■ **What the task asks**:
Give back an exact copy of the lines from the start of the material through the line bearing "return placed, quads, places, marks, HEAD_AXES". Include both ends and nothing else.

■ **Recorded information**:
################
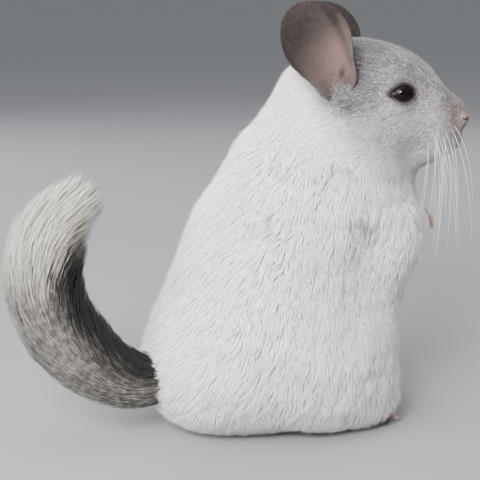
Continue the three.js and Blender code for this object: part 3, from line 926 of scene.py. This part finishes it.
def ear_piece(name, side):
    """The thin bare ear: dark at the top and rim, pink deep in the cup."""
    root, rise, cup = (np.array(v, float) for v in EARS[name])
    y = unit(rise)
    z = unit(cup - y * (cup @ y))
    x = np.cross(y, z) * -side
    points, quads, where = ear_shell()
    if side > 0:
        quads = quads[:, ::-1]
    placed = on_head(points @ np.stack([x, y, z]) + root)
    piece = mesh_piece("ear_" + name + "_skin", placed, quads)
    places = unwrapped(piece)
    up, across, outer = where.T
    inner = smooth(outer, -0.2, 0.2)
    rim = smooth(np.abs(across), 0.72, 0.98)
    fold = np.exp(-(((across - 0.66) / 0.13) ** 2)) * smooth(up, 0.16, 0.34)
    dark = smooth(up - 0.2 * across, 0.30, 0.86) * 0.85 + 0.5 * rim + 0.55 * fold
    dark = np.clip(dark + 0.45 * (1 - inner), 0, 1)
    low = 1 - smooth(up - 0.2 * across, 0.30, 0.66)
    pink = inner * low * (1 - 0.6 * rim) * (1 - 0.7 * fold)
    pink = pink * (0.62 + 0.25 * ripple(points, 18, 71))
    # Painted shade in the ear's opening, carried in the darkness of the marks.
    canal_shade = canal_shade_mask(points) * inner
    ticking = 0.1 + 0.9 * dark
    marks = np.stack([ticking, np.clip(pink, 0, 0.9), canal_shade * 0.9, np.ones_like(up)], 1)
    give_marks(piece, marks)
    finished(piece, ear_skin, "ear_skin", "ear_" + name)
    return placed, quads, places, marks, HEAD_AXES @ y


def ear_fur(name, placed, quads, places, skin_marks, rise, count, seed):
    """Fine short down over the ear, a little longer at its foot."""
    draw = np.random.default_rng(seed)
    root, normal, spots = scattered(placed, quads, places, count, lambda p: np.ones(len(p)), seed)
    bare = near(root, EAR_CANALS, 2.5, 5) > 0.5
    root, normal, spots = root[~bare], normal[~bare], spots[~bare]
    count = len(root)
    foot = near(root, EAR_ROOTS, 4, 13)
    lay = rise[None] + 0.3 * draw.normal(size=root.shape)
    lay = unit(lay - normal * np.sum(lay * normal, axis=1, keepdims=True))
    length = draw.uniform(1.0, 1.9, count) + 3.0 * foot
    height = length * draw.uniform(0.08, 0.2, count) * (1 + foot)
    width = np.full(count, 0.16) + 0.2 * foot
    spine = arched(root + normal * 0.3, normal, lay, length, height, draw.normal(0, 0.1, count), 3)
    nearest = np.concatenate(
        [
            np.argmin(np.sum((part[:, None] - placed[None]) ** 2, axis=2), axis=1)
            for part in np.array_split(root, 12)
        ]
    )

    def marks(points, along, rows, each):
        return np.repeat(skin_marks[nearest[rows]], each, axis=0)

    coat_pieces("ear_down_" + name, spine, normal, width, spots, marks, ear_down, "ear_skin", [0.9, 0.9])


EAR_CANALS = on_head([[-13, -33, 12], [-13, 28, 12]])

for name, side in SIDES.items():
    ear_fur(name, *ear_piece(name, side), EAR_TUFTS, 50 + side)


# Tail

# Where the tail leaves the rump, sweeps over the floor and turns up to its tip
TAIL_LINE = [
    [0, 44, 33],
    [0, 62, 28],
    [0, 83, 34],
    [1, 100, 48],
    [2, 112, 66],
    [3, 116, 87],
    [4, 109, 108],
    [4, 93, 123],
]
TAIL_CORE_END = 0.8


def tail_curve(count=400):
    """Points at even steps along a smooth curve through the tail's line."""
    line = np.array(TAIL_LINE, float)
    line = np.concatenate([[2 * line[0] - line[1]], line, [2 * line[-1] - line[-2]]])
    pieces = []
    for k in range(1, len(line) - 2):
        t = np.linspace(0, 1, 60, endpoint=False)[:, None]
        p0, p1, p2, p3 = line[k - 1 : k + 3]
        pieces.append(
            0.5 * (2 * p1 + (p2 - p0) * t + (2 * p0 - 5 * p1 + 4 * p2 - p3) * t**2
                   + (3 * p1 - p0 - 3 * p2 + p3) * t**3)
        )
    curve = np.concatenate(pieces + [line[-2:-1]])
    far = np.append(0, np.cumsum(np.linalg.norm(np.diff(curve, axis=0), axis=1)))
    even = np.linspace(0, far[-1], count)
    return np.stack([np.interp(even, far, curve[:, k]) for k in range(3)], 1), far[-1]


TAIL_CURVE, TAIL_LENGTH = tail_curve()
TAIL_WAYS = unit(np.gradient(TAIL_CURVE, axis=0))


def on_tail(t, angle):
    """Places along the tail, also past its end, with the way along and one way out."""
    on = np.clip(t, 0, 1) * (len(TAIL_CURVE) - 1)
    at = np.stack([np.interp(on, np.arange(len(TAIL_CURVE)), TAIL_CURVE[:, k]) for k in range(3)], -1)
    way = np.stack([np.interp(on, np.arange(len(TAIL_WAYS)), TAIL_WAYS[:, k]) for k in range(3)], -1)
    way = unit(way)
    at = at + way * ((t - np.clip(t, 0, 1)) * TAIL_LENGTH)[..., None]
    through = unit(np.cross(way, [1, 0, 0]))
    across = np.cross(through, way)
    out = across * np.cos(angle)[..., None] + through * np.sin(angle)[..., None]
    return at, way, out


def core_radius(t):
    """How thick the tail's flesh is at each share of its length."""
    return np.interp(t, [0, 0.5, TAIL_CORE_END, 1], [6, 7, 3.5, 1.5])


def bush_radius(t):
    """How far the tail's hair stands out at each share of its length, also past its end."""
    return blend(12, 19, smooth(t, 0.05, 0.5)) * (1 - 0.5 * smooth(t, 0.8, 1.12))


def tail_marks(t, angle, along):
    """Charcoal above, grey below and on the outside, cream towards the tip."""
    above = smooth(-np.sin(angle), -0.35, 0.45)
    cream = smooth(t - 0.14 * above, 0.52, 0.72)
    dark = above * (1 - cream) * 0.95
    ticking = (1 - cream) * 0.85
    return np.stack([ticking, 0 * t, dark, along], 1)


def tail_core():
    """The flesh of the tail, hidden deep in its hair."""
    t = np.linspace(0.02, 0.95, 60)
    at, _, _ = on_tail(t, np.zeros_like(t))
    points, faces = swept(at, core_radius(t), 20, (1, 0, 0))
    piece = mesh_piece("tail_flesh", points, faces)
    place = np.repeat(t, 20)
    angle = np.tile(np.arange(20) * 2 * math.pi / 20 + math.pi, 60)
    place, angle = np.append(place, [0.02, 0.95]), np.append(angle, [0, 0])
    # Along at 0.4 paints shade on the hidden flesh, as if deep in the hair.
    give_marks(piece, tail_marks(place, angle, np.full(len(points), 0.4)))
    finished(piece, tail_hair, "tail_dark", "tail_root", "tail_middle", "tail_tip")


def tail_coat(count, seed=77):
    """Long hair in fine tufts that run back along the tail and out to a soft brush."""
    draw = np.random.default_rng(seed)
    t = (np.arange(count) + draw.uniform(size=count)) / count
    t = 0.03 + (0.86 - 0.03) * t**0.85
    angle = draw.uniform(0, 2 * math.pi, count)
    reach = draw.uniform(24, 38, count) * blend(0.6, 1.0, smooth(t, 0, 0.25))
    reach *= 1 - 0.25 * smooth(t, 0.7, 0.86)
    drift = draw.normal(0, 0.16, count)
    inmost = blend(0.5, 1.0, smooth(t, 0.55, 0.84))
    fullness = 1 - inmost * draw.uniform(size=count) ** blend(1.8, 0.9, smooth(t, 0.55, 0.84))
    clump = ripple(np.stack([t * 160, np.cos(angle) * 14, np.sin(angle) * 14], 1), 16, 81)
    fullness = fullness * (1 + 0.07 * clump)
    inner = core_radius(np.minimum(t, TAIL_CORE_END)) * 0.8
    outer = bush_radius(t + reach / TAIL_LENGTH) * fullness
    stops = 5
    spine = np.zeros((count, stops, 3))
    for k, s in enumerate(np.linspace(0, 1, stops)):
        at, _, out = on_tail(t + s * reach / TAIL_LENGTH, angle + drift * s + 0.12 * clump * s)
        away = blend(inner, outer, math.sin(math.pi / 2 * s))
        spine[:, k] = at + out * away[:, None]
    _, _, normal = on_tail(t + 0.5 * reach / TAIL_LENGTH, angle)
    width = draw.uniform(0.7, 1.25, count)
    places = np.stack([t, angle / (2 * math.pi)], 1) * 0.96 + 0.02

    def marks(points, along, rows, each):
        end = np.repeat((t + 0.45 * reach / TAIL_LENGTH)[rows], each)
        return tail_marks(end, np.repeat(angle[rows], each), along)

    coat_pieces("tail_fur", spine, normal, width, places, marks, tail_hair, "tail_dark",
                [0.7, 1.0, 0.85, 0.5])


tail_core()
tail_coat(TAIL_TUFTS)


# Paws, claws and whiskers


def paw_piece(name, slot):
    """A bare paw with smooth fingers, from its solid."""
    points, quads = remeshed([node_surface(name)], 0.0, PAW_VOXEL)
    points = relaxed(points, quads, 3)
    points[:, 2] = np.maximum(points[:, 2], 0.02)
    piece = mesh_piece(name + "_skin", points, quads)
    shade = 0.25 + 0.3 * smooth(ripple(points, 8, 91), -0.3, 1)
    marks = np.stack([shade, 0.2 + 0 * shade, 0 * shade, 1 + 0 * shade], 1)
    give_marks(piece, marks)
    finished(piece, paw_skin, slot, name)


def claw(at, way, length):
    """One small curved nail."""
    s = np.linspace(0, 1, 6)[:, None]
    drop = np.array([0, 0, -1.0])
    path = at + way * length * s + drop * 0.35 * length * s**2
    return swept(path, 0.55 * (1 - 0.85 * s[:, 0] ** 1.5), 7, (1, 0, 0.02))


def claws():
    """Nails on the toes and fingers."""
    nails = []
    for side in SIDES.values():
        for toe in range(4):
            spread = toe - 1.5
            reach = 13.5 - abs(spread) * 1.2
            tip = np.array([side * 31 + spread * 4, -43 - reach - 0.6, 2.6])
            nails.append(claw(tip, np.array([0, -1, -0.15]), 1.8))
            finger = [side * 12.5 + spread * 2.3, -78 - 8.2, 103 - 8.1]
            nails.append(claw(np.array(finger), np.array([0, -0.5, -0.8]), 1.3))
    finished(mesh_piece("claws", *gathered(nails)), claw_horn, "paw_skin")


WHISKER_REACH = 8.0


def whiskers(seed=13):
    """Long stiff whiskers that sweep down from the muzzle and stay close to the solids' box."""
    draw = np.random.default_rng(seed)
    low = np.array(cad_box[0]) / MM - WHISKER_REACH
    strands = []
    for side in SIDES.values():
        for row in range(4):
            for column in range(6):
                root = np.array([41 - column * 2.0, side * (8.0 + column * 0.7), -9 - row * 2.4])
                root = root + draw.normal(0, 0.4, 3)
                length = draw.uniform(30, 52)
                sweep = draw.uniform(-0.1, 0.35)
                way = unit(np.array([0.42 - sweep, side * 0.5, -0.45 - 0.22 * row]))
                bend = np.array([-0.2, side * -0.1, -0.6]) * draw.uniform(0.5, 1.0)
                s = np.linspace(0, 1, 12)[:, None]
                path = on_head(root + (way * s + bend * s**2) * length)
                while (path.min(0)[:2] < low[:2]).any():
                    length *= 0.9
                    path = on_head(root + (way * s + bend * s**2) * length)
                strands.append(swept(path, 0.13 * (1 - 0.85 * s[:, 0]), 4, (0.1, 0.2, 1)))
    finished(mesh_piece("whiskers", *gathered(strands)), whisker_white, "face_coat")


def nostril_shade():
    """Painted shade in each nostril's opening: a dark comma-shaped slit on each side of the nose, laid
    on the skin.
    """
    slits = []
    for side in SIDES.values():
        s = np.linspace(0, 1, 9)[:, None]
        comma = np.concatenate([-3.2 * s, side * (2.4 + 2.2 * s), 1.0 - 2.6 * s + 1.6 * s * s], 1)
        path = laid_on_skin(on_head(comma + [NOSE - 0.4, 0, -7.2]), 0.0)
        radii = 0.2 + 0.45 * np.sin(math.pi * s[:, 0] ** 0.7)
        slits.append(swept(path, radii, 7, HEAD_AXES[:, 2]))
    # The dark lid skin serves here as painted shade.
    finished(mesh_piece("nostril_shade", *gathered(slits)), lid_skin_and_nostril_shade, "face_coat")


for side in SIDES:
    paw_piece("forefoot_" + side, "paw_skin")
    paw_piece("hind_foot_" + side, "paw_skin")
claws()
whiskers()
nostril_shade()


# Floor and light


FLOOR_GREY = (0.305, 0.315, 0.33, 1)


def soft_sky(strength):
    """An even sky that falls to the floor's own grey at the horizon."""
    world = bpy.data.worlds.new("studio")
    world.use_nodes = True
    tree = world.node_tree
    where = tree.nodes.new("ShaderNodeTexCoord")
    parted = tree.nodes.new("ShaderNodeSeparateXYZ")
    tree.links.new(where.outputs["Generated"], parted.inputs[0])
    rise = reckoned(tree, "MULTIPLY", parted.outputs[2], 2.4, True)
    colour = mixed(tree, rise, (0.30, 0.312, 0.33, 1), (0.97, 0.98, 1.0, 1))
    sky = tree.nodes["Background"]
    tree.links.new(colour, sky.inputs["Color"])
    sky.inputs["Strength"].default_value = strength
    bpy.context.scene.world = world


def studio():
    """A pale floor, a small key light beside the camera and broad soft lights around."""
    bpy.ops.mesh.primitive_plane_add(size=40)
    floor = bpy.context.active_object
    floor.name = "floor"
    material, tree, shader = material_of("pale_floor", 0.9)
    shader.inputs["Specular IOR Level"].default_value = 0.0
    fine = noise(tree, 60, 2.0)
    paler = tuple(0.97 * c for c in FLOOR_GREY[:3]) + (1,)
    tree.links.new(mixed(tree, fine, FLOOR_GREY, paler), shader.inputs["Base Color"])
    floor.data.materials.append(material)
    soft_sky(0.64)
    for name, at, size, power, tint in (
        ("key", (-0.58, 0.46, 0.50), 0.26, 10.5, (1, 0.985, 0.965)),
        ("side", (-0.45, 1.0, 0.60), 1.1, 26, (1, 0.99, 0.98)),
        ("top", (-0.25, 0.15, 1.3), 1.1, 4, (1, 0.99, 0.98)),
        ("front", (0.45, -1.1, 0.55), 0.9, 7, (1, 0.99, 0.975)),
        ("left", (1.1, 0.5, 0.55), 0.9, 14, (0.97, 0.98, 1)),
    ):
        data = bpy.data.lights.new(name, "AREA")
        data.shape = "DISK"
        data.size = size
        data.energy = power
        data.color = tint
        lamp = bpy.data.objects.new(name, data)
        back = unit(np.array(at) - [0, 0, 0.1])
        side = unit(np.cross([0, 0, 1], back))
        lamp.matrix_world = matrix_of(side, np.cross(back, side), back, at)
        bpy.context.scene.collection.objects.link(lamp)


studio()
################
■ **Solution to the exercise**:
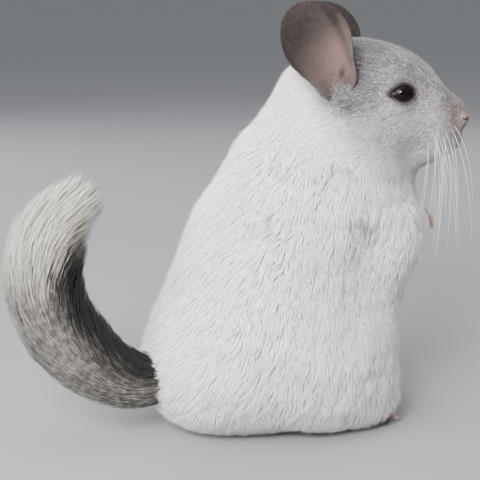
Continue the three.js and Blender code for this object: part 3, from line 926 of scene.py. This part finishes it.
def ear_piece(name, side):
    """The thin bare ear: dark at the top and rim, pink deep in the cup."""
    root, rise, cup = (np.array(v, float) for v in EARS[name])
    y = unit(rise)
    z = unit(cup - y * (cup @ y))
    x = np.cross(y, z) * -side
    points, quads, where = ear_shell()
    if side > 0:
        quads = quads[:, ::-1]
    placed = on_head(points @ np.stack([x, y, z]) + root)
    piece = mesh_piece("ear_" + name + "_skin", placed, quads)
    places = unwrapped(piece)
    up, across, outer = where.T
    inner = smooth(outer, -0.2, 0.2)
    rim = smooth(np.abs(across), 0.72, 0.98)
    fold = np.exp(-(((across - 0.66) / 0.13) ** 2)) * smooth(up, 0.16, 0.34)
    dark = smooth(up - 0.2 * across, 0.30, 0.86) * 0.85 + 0.5 * rim + 0.55 * fold
    dark = np.clip(dark + 0.45 * (1 - inner), 0, 1)
    low = 1 - smooth(up - 0.2 * across, 0.30, 0.66)
    pink = inner * low * (1 - 0.6 * rim) * (1 - 0.7 * fold)
    pink = pink * (0.62 + 0.25 * ripple(points, 18, 71))
    # Painted shade in the ear's opening, carried in the darkness of the marks.
    canal_shade = canal_shade_mask(points) * inner
    ticking = 0.1 + 0.9 * dark
    marks = np.stack([ticking, np.clip(pink, 0, 0.9), canal_shade * 0.9, np.ones_like(up)], 1)
    give_marks(piece, marks)
    finished(piece, ear_skin, "ear_skin", "ear_" + name)
    return placed, quads, places, marks, HEAD_AXES @ y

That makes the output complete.